Chegam até nós situações extremas de precariedade, por exemplo refugiados recolocados em Portugal desde 2018, que nunca tiveram um cartão físico de residência, ou pessoas que tendo obtido proteção subsidiária em 2023, continuam à data sem ter acesso a qualquer documento definitivo que lhes permita celebrar contratos de trabalho.

Alguns menores não acompanhados vivem agora, já adultos, na periferia de Lisboa, em situação de sobrelotação habitacional e expostos a riscos de saúde pública, sendo obrigados a deslocar-se ao centro da cidade para renovar a sua documentação de 60 em 60 dias, por períodos que ultrapassam já os 12 meses. Muitos destes jovens desconhecem quaisquer serviços de apoio à comunidade, além dos esforços isolados de algumas iniciativas comunitárias da sociedade civil.

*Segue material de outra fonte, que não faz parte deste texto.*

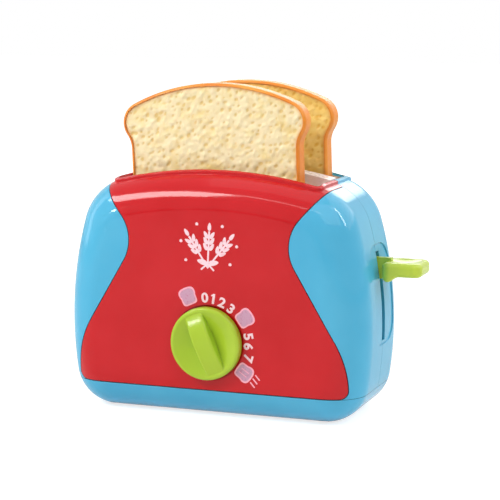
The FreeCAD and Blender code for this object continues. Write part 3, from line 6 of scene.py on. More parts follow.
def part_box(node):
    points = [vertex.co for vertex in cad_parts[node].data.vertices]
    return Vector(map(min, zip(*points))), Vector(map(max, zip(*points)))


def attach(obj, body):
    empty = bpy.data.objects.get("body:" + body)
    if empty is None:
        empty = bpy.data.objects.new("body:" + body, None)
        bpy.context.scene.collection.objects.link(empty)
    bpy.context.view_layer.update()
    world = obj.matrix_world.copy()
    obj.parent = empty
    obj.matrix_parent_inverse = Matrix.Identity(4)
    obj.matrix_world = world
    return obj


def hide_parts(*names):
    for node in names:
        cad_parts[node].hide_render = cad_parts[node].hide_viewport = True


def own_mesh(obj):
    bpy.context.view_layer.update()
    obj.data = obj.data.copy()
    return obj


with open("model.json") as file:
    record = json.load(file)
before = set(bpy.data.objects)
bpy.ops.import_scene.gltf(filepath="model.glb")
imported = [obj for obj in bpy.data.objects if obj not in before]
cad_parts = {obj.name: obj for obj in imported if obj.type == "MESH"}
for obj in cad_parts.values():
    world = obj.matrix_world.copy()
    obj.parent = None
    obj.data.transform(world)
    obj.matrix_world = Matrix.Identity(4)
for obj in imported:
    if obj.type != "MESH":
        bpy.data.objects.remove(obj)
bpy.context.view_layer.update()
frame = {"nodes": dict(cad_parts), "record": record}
nodes = frame["nodes"]
mm = 0.001


def linear(hexCode):
    channels = [int(hexCode[i:i + 2], 16) / 255 for i in (1, 3, 5)]
    return (*(c / 12.92 if c <= 0.04045 else ((c + 0.055) / 1.055) ** 2.4 for c in channels), 1.0)


def addNode(tree, kind, settings=None, inputs=None):
    node = tree.nodes.new(kind)
    for key, value in (settings or {}).items():
        if key == "stops":  # a colour ramp's positions and hex colours
            elements = node.color_ramp.elements
            while len(elements) < len(value):
                elements.new(0.5)
            for element, (position, hexCode) in zip(elements, value):
                element.position, element.color = position, linear(hexCode)
        else:
            setattr(node, key, value)
    for key, value in (inputs or {}).items():
        if isinstance(value, bpy.types.NodeSocket):
            tree.links.new(value, node.inputs[key])
        else:
            node.inputs[key].default_value = value
    return node


def emptyMaterial(name):
    material = bpy.data.materials.new(name)
    material.use_nodes = True
    material.node_tree.nodes.clear()
    return material, material.node_tree


def objectPlace(tree):
    return addNode(tree, "ShaderNodeTexCoord").outputs["Object"]


def cloudy(tree, place, size, detail, **more):
    # noise whose patches are about so many mm wide
    cloud = addNode(tree, "ShaderNodeTexNoise",
                    inputs={"Vector": place, "Scale": 1 / (size * mm), "Detail": detail, **more})
    return cloud.outputs["Fac"]


def spread(tree, value, start, end):
    # what lies between the first two numbers is stretched between the second two
    stretched = addNode(tree, "ShaderNodeMapRange",
                        inputs={"Value": value, "From Min": start[0], "From Max": start[1],
                                "To Min": end[0], "To Max": end[1]})
    return stretched.outputs["Result"]


def tinted(tree, value, stops):
    return addNode(tree, "ShaderNodeValToRGB", {"stops": stops}, {"Fac": value}).outputs["Color"]


def blended(tree, share, under, over):
    mixed = addNode(tree, "ShaderNodeMixRGB", inputs={"Fac": share, "Color1": under, "Color2": over})
    return mixed.outputs["Color"]


def roundedEdge(tree, radius):
    return addNode(tree, "ShaderNodeBevel", {"samples": 6}, {"Radius": radius * mm}).outputs["Normal"]


def bumpy(tree, height, high, strength, edge=None):
    inputs = {"Height": height, "Distance": high * mm, "Strength": strength}
    if edge is not None:
        inputs["Normal"] = edge
    return addNode(tree, "ShaderNodeBump", inputs=inputs).outputs["Normal"]


def shaded(tree, inputs):
    shader = addNode(tree, "ShaderNodeBsdfPrincipled", inputs=inputs)
    addNode(tree, "ShaderNodeOutputMaterial", inputs={"Surface": shader.outputs["BSDF"]})


noiseSpan = (0.35, 0.65)  # noise lies mostly between these

# injection-moulded ABS: an even colour with faint flow marks, a glossy skin with a slow ripple,
# light handling scuffs, edges rounded by the mould, and painted shade, a dark tone laid into seams, gaps
# and creases; sizes in mm
absSkin = {
    "flowLong": 40, "scuffWide": 3, "rippleHigh": 0.03, "index": 1.48, "gloss": 0.38,
    # the dark tone, the reach and the share of the painted shade laid into seams, gaps and creases
    "paintedShade": "#2A1E22", "paintedShadeReach": 1.3, "paintedShadeShare": 0.85,
}
shellMould = {"roughness": (0.07, 0.13), "ripple": 14, "edge": 0.45}
knobMould = {"roughness": (0.11, 0.19), "ripple": 12, "edge": 0.40}
linerMould = {"roughness": (0.25, 0.34), "ripple": 9, "edge": 0.30}
absLooks = {
    "redAbs": {"base": "#CA0611", "flow": "#D1111B", **shellMould},
    "blueAbs": {"base": "#4AB3DA", "flow": "#54B9DE", **shellMould},
    "greenAbs": {"base": "#A9C92B", "flow": "#B3D138", **knobMould},
    "limeAbs": {"base": "#C2D744", "flow": "#CBDE50", **knobMould},
    "whiteAbs": {"base": "#FBF0EF", "flow": "#FFF7F6", **linerMould},
}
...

Mais grave ainda, têm sido reportadas situações em que pessoas refugiadas foram aconselhadas na AIMA a cancelar os seus pedidos de asilo e a procurar a regularização via contrato de trabalho, uma prática eticamente questionável e que mina o direito internacional e nacional de proteção a refugiados.

Relembramos que os problemas de documentação e regularização não se limitam à mera dificuldade na emissão de documentos. A regularização é um direito fundamental de cidadania que permite construir uma vida digna, em que o acesso aos serviços de saúde, à habitação e ao apoio social poderão reduzir as situações de precariedade e vulnerabilidade social, contribuindo para uma integração plena – uma obrigação do Estado perante as pessoas refugiadas.

Observamos, ainda, que as respostas sociais à integração de pessoas refugiadas se têm reduzido nos últimos anos, resumindo-se na atualidade a uma escassez preocupante de serviços fragmentados e descoordenados:

– Refugiados com problemas crónicos de saúde são frequentemente encaminhados para serviços de urgência, sem qualquer mediação linguística adequada.
– Jovens e famílias recorrem cada vez mais a quartos sobrelotados, alguns em que convivem até 15 pessoas num só espaço.
– Após o período inicial de 18 meses de acolhimento garantidos pelo Estado – que recebe fundos Europeus de apoio à integração de refugiados, estes são abandonados a um mercado imobiliário em que é praticamente impossível encontrar casa.
– Famílias com crianças em idade escolar reportam dificuldades no apoio à inclusão dos seus filhos e à aprendizagem da língua.
– Famílias com carências alimentares e materiais não acedem a respostas sociais estruturadas, dependendo do apoio informal de associações locais ou de Juntas de Freguesia.

O acolhimento digno não pode ser apenas um compromisso no papel e uma frase repetida nos discursos oficiais do dia internacional dos refugiados. É uma responsabilidade ética, legal e social que exige um compromisso continuado e coordenado dos organismos públicos competentes. Apelamos assim ao Governo, às organizações da sociedade civil e a toda a comunidade que sejam criadas soluções urgentes e estruturadas para integrar as pessoas refugiadas em Portugal. As pessoas refugiadas não pedem privilégios. Pedem apenas o reconhecimento e a concretização dos seus direitos fundamentais. Pedem a oportunidade de viver em paz, contribuir para a sociedade Portuguesa e reconstruir as suas vidas com dignidade.

É urgente que Portugal reforce os seus mecanismos de integração e proteção às pessoas refugiadas, garantindo:

– Emissão célere e definitiva de autorizações de residência para todas as pessoas com estatuto reconhecido.
– Respostas integradas e interdisciplinares, com equipas de apoio capacitadas e especializadas em saúde, habitação, educação e empregabilidade.
– Reforço da articulação entre serviços públicos e sociedade civil, assegurando que ninguém fique refém de filas intermináveis e informações contraditórias.
– Cumprimento efetivo das obrigações internacionais que Portugal assumiu ao ratificar a Convenção de Genebra e a legislação europeia em matéria de asilo.

Solicitamos uma ação urgente do Governo para corrigir estas insuficiências no acolhimento e inclusão social das pessoas refugiadas em Portugal.